# WHAT THE TASK ASKS
Pick out each line containing the string "that".

# TASK INPUT
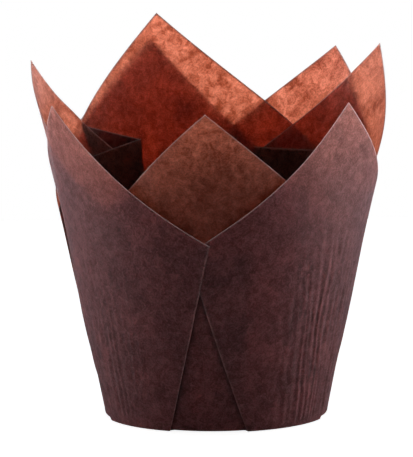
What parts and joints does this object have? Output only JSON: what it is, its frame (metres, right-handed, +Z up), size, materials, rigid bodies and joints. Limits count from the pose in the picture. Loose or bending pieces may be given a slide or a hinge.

==

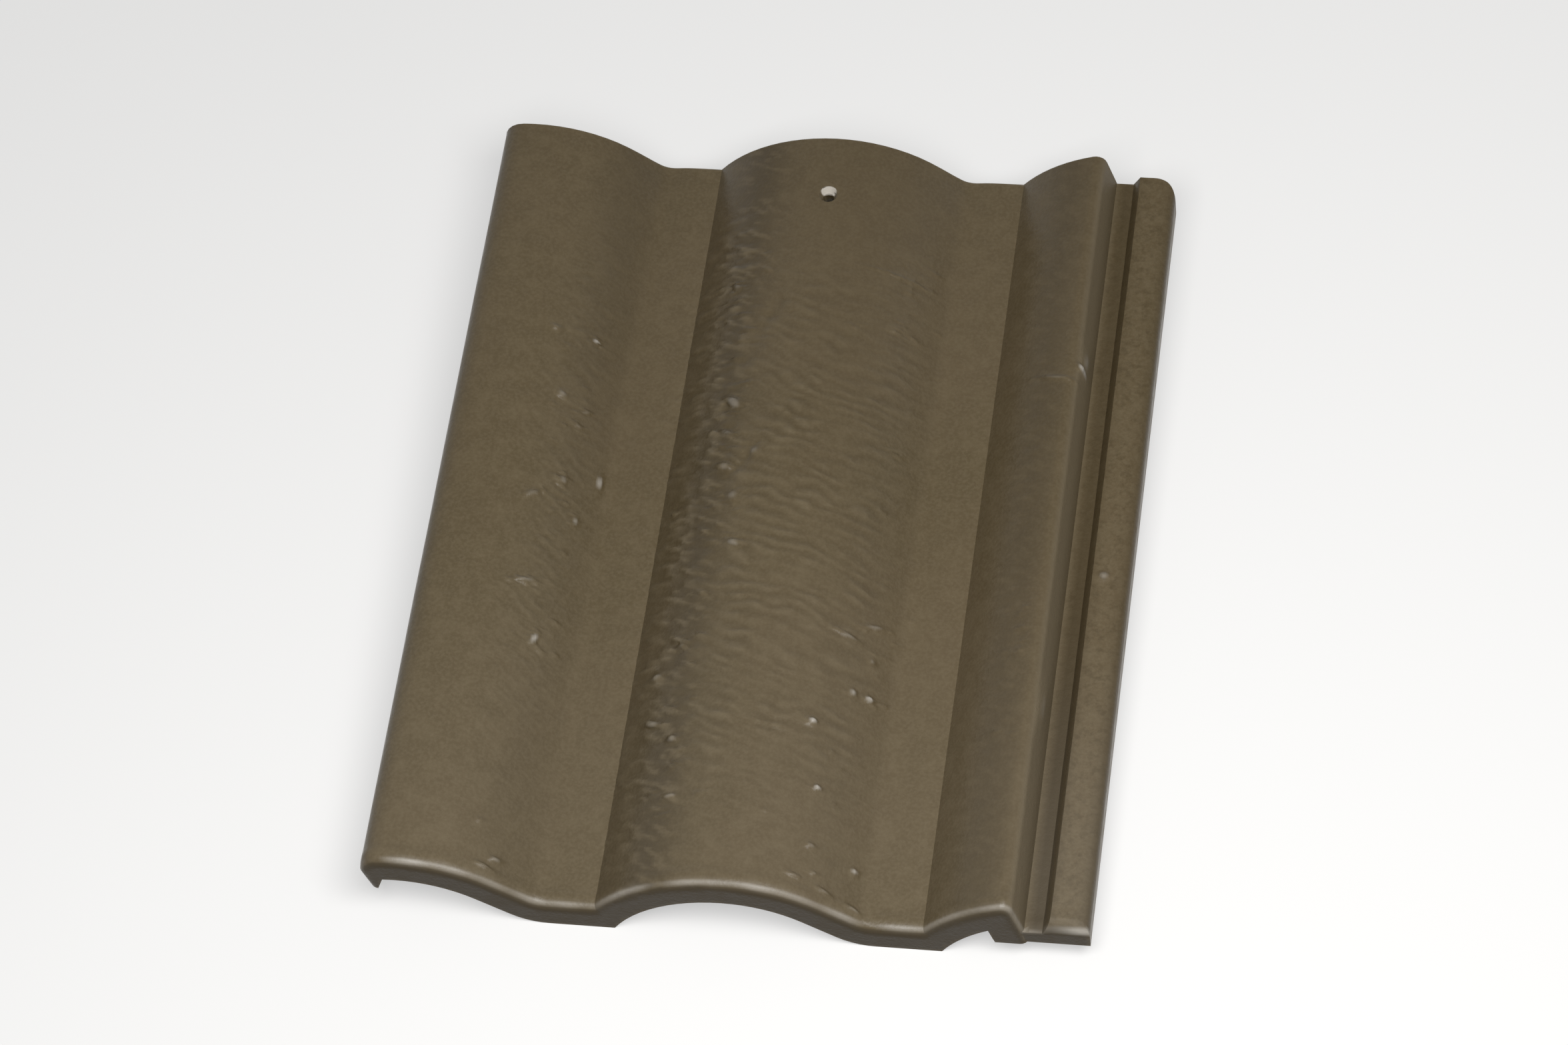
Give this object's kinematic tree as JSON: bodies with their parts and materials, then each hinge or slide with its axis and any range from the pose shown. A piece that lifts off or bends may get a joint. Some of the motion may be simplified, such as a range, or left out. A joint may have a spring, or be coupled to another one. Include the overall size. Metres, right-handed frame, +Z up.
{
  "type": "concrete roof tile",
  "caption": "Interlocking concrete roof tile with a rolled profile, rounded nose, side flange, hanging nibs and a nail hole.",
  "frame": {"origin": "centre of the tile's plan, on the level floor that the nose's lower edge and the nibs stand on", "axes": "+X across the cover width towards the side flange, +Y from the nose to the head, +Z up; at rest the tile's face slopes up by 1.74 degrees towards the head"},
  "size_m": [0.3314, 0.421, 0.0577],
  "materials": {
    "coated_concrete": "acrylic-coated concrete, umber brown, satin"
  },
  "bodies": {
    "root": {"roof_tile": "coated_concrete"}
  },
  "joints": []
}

# TASK OUTPUT
Give this object's kinematic tree as JSON: bodies with their parts and materials, then each hinge or slide with its axis and any range from the pose shown. A piece that lifts off or bends may get a joint. Some of the motion may be simplified, such as a range, or left out. A joint may have a spring, or be coupled to another one. Include the overall size. Metres, right-handed frame, +Z up.
  "frame": {"origin": "centre of the tile's plan, on the level floor that the nose's lower edge and the nibs stand on", "axes": "+X across the cover width towards the side flange, +Y from the nose to the head, +Z up; at rest the tile's face slopes up by 1.74 degrees towards the head"},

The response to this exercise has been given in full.